[Object modeling scripts]
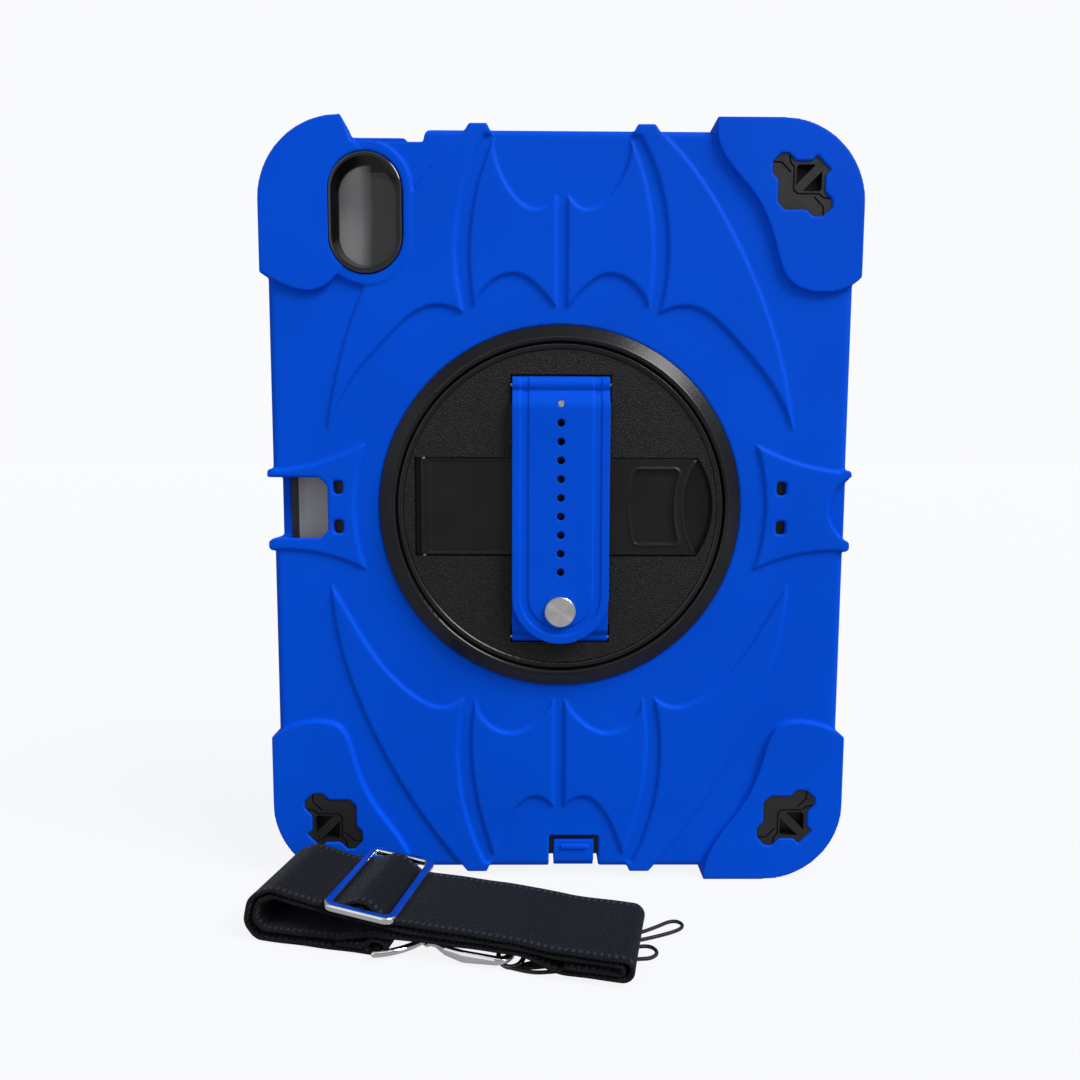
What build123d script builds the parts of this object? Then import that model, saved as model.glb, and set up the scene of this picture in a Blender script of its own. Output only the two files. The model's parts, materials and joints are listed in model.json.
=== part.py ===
"""Rugged tablet case with a turning hand-strap disc, a kickstand and a shoulder strap.

The case stands upright on its two lower corner bumps. Z is up, the back of the case
faces -Y and the screen faces +Y. All sizes are in millimetres.
"""
import math
import os

from build123d import *

os.makedirs("parts", exist_ok=True)

# ------------------------------------------------------------------ driving dimensions
# Case body: height H is measured between the straight top and bottom edges.
BODY_W = 229.0
BODY_H = 295.3
BODY_CORNER_R = 28.0
BUMP_SIDE = 2.4            # corner bumps stand this far out of the sides
BUMP_END = 4.2             # and this far out of the top and bottom
BUMP_CORNER_R = 32.0
BODY_Z0 = BUMP_END
BODY_Z1 = BODY_Z0 + BODY_H
MID_Z = BODY_Z0 + BODY_H / 2
TOP_Z = BODY_Z1 + BUMP_END
BACK_Y = 31.0              # the plane of the case's back

# Layers, as heights above the back plane (negative is into the case).
RELIEF_H = 1.2             # wings and cells
POD_H = 1.6                # round the camera opening
BUMP_H = 2.0               # corner bumps
SLEEVE_BACK = -2.2         # inside of the silicone back wall
SHELL_IN = -4.0            # bay side of the hard back shell
FRAME_BACK = -10.3         # bay side of the front frame
FRAME_FRONT = -12.0
CASE_FRONT = -13.8         # front of the silicone lip
BUMP_FRONT = -14.3

# Tablet bay and the shells around it.
BAY_W, BAY_H, BAY_R = 215.5, 281.3, 18.5
WALL = 2.0
SHELL_W, SHELL_H, SHELL_R = BAY_W + 2 * WALL, BAY_H + 2 * WALL, BAY_R + WALL
SHELL_FIT = 0.1            # the shells are this much smaller than the sleeve's cavity
VIEW_W, VIEW_H, VIEW_R = 209.2, 269.3, 10.0      # clear window of the front frame
LIP_W, LIP_H, LIP_R = 213.0, 273.0, 12.0         # opening of the silicone lip
FILM_T = 0.25

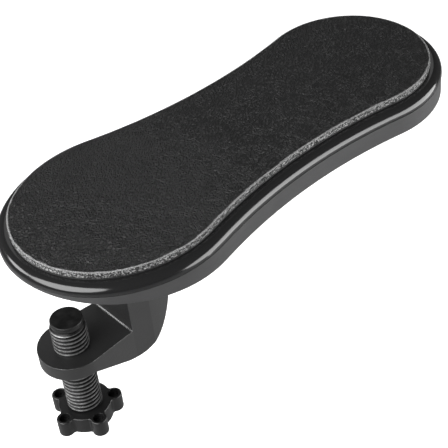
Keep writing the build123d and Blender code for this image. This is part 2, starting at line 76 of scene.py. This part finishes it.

[INSTRUCTIONS FOR THE TASK] Print out every record again, exactly and in full.

[SOLUTION TO THE EXERCISE]
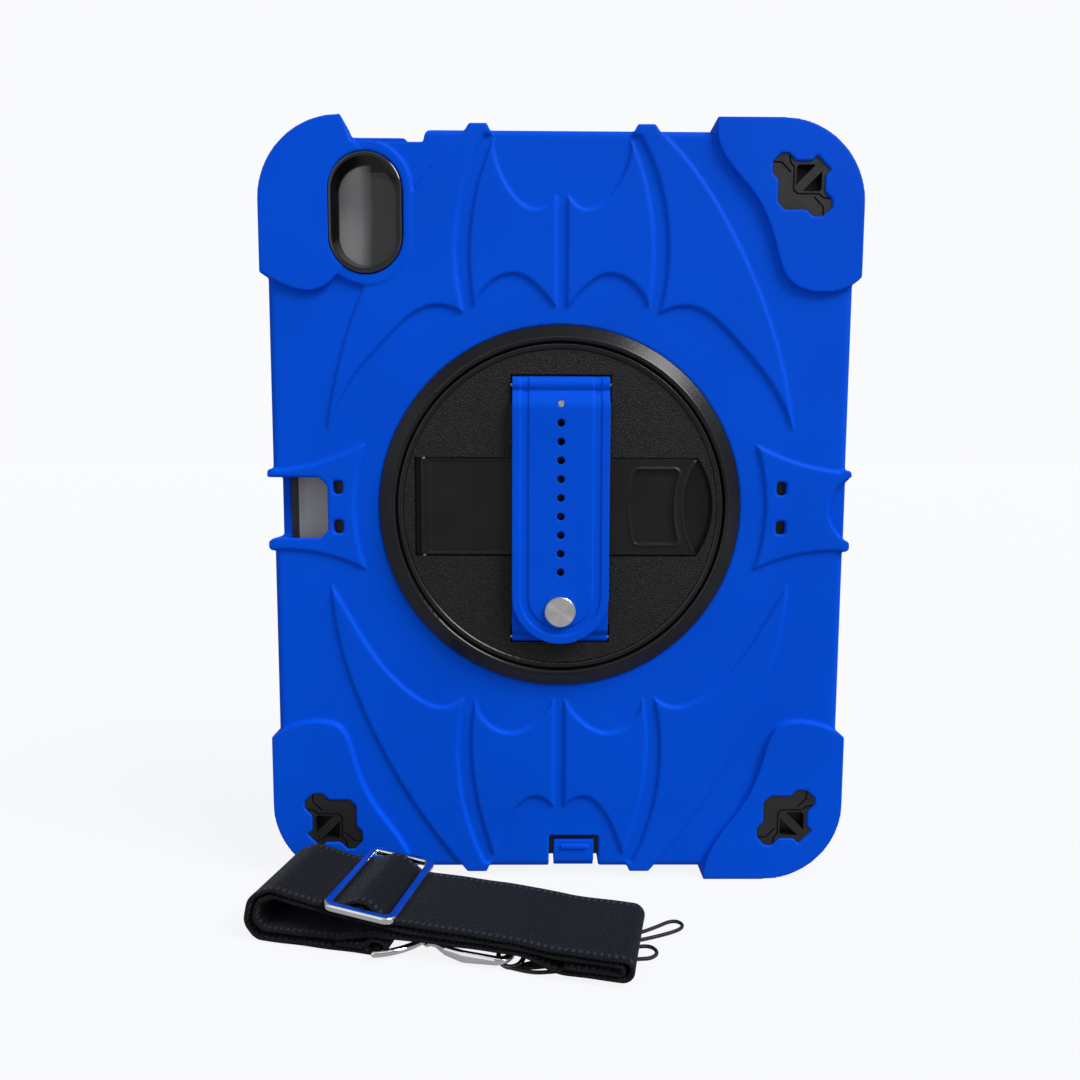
What build123d script builds the parts of this object? Then import that model, saved as model.glb, and set up the scene of this picture in a Blender script of its own. Output only the two files. The model's parts, materials and joints are listed in model.json.
=== part.py ===
"""Rugged tablet case with a turning hand-strap disc, a kickstand and a shoulder strap.

The case stands upright on its two lower corner bumps. Z is up, the back of the case
faces -Y and the screen faces +Y. All sizes are in millimetres.
"""
import math
import os

from build123d import *

os.makedirs("parts", exist_ok=True)

# ------------------------------------------------------------------ driving dimensions
# Case body: height H is measured between the straight top and bottom edges.
BODY_W = 229.0
BODY_H = 295.3
BODY_CORNER_R = 28.0
BUMP_SIDE = 2.4            # corner bumps stand this far out of the sides
BUMP_END = 4.2             # and this far out of the top and bottom
BUMP_CORNER_R = 32.0
BODY_Z0 = BUMP_END
BODY_Z1 = BODY_Z0 + BODY_H
MID_Z = BODY_Z0 + BODY_H / 2
TOP_Z = BODY_Z1 + BUMP_END
BACK_Y = 31.0              # the plane of the case's back

# Layers, as heights above the back plane (negative is into the case).
RELIEF_H = 1.2             # wings and cells
POD_H = 1.6                # round the camera opening
BUMP_H = 2.0               # corner bumps
SLEEVE_BACK = -2.2         # inside of the silicone back wall
SHELL_IN = -4.0            # bay side of the hard back shell
FRAME_BACK = -10.3         # bay side of the front frame
FRAME_FRONT = -12.0
CASE_FRONT = -13.8         # front of the silicone lip
BUMP_FRONT = -14.3

# Tablet bay and the shells around it.
BAY_W, BAY_H, BAY_R = 215.5, 281.3, 18.5
WALL = 2.0
SHELL_W, SHELL_H, SHELL_R = BAY_W + 2 * WALL, BAY_H + 2 * WALL, BAY_R + WALL
SHELL_FIT = 0.1            # the shells are this much smaller than the sleeve's cavity
VIEW_W, VIEW_H, VIEW_R = 209.2, 269.3, 10.0      # clear window of the front frame
LIP_W, LIP_H, LIP_R = 213.0, 273.0, 12.0         # opening of the silicone lip
FILM_T = 0.25

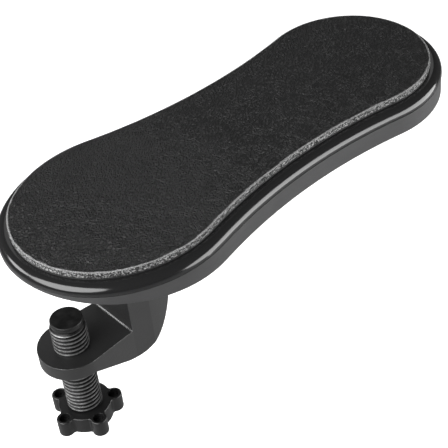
Keep writing the build123d and Blender code for this image. This is part 2, starting at line 76 of scene.py. This part finishes it.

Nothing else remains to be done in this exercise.